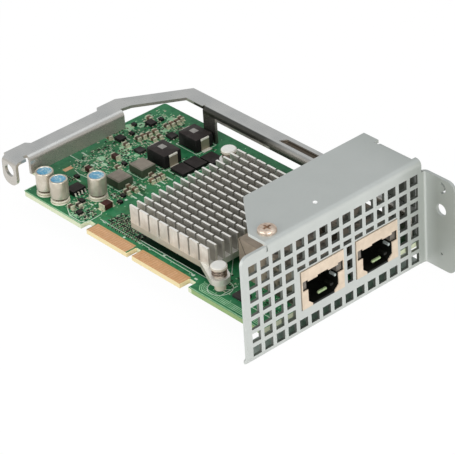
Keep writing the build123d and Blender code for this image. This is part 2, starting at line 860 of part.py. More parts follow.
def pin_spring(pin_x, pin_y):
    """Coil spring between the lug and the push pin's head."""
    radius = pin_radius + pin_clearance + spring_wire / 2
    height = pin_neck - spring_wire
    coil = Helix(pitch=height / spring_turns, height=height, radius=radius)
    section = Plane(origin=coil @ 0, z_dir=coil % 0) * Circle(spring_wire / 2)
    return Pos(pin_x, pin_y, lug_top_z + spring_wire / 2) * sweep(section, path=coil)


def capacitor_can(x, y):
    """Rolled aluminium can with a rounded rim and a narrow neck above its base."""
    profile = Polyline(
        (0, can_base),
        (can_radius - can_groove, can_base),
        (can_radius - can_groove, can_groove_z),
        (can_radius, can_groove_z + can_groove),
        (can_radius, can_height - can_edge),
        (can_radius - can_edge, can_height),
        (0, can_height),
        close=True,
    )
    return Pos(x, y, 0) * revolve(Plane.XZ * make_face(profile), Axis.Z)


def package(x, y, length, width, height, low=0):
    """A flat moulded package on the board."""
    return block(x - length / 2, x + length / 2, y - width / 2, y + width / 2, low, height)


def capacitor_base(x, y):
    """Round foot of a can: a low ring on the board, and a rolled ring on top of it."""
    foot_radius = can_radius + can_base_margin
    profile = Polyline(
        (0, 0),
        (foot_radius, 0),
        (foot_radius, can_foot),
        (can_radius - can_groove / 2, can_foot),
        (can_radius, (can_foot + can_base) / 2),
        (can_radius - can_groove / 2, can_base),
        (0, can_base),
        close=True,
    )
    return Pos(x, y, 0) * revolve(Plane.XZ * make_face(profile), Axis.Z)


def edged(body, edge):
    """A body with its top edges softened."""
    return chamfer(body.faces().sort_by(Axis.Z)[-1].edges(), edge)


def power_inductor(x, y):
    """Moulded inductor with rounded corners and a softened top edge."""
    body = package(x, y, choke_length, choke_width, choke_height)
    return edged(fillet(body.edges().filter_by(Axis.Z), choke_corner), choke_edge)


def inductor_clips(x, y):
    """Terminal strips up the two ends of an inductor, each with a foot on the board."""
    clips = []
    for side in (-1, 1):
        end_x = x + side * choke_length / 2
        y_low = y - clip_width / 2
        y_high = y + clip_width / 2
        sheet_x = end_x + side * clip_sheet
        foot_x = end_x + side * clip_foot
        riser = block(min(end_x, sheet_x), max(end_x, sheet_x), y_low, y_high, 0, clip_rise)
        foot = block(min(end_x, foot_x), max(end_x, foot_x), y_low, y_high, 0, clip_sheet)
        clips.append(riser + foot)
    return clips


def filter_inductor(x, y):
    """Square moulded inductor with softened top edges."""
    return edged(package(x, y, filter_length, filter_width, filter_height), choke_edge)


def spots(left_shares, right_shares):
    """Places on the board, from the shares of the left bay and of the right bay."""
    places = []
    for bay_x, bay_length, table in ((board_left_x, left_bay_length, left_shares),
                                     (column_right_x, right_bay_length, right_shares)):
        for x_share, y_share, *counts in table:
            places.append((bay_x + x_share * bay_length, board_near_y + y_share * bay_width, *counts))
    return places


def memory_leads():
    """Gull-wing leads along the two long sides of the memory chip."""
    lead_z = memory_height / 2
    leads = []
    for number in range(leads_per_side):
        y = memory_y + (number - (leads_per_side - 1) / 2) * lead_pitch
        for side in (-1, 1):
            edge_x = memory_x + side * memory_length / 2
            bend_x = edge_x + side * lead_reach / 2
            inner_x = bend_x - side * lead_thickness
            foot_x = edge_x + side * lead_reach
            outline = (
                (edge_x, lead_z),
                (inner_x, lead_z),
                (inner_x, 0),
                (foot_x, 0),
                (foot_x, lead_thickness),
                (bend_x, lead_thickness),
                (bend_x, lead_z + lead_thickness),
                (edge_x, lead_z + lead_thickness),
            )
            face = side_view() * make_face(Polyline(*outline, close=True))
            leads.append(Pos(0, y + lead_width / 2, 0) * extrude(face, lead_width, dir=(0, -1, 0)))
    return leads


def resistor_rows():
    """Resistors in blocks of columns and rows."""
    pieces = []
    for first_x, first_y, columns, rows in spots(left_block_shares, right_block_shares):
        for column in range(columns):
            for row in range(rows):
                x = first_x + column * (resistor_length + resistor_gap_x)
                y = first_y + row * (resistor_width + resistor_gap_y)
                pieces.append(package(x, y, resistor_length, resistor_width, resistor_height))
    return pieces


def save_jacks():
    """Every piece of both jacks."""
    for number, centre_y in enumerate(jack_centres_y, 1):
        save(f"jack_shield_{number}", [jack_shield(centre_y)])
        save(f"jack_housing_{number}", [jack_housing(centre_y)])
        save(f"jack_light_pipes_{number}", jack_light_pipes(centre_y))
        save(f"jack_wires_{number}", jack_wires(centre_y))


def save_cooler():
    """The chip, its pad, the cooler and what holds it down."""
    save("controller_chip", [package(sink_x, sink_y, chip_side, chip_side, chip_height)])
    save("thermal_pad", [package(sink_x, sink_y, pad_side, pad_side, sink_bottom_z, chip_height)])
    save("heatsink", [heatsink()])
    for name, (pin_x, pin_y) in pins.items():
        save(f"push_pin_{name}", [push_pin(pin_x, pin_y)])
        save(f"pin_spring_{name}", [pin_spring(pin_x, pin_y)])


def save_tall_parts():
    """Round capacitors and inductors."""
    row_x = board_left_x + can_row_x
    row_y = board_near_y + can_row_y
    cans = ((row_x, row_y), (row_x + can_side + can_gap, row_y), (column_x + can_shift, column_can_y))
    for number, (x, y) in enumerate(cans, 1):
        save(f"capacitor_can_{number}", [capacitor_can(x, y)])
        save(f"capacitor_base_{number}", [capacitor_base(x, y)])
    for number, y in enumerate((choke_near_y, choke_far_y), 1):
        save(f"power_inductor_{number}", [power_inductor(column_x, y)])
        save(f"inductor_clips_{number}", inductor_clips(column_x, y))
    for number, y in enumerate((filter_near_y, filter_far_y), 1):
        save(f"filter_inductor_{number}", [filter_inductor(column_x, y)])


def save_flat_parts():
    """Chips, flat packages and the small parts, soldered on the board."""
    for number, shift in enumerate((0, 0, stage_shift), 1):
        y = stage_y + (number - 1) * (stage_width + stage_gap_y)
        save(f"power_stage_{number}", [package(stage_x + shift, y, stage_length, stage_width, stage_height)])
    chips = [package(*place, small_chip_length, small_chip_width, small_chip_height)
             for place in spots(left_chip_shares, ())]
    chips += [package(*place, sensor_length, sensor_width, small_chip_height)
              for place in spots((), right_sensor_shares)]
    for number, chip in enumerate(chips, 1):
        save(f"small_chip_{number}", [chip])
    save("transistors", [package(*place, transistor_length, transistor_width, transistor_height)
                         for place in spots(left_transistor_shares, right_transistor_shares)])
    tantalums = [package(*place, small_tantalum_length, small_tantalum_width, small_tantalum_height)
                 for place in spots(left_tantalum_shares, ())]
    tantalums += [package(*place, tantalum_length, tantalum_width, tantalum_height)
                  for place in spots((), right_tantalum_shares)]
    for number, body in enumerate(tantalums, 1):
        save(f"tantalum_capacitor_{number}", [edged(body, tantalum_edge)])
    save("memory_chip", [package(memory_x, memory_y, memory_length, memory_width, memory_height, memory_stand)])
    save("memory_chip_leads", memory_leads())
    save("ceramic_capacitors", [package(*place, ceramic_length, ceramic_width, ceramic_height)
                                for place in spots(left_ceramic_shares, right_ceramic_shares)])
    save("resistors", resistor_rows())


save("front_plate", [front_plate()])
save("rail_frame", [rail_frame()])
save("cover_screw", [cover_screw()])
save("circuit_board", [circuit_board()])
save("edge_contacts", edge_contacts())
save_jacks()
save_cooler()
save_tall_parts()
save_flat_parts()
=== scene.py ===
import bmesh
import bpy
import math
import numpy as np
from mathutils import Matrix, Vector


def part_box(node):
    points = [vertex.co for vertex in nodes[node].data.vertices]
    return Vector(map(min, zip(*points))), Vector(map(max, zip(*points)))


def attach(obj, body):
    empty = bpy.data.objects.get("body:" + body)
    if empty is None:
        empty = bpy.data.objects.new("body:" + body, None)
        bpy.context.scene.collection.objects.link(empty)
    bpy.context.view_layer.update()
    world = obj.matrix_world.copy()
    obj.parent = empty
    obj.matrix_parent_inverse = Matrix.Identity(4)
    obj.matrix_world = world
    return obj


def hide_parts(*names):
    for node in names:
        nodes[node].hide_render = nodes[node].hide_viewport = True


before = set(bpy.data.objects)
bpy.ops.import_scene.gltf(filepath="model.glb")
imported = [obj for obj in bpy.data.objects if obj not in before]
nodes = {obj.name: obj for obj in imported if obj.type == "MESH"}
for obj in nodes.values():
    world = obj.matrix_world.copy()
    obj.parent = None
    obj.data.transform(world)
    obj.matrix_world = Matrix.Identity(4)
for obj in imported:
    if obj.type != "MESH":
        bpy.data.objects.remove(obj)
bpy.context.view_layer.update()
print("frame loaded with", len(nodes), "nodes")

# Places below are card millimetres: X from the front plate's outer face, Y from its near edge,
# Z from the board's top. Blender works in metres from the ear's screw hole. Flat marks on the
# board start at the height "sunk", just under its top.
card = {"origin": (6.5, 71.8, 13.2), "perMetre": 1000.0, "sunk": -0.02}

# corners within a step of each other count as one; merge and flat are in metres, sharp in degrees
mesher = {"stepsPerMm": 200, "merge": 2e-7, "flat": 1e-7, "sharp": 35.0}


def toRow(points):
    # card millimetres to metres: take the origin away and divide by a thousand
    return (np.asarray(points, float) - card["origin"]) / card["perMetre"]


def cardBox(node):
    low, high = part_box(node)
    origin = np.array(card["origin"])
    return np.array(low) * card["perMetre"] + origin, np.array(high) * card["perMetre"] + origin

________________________

● **What is required**
Exactly those lines that run from the line with "for number, body" through the line with "nodes[node].hide_render = nodes[node].hide_viewport" are to be reproduced; both end lines belong to the range.

● **Result of this task**
    for number, body in enumerate(tantalums, 1):
        save(f"tantalum_capacitor_{number}", [edged(body, tantalum_edge)])
    save("memory_chip", [package(memory_x, memory_y, memory_length, memory_width, memory_height, memory_stand)])
    save("memory_chip_leads", memory_leads())
    save("ceramic_capacitors", [package(*place, ceramic_length, ceramic_width, ceramic_height)
                                for place in spots(left_ceramic_shares, right_ceramic_shares)])
    save("resistors", resistor_rows())


save("front_plate", [front_plate()])
save("rail_frame", [rail_frame()])
save("cover_screw", [cover_screw()])
save("circuit_board", [circuit_board()])
save("edge_contacts", edge_contacts())
save_jacks()
save_cooler()
save_tall_parts()
save_flat_parts()
=== scene.py ===
import bmesh
import bpy
import math
import numpy as np
from mathutils import Matrix, Vector


def part_box(node):
    points = [vertex.co for vertex in nodes[node].data.vertices]
    return Vector(map(min, zip(*points))), Vector(map(max, zip(*points)))


def attach(obj, body):
    empty = bpy.data.objects.get("body:" + body)
    if empty is None:
        empty = bpy.data.objects.new("body:" + body, None)
        bpy.context.scene.collection.objects.link(empty)
    bpy.context.view_layer.update()
    world = obj.matrix_world.copy()
    obj.parent = empty
    obj.matrix_parent_inverse = Matrix.Identity(4)
    obj.matrix_world = world
    return obj


def hide_parts(*names):
    for node in names:
        nodes[node].hide_render = nodes[node].hide_viewport = True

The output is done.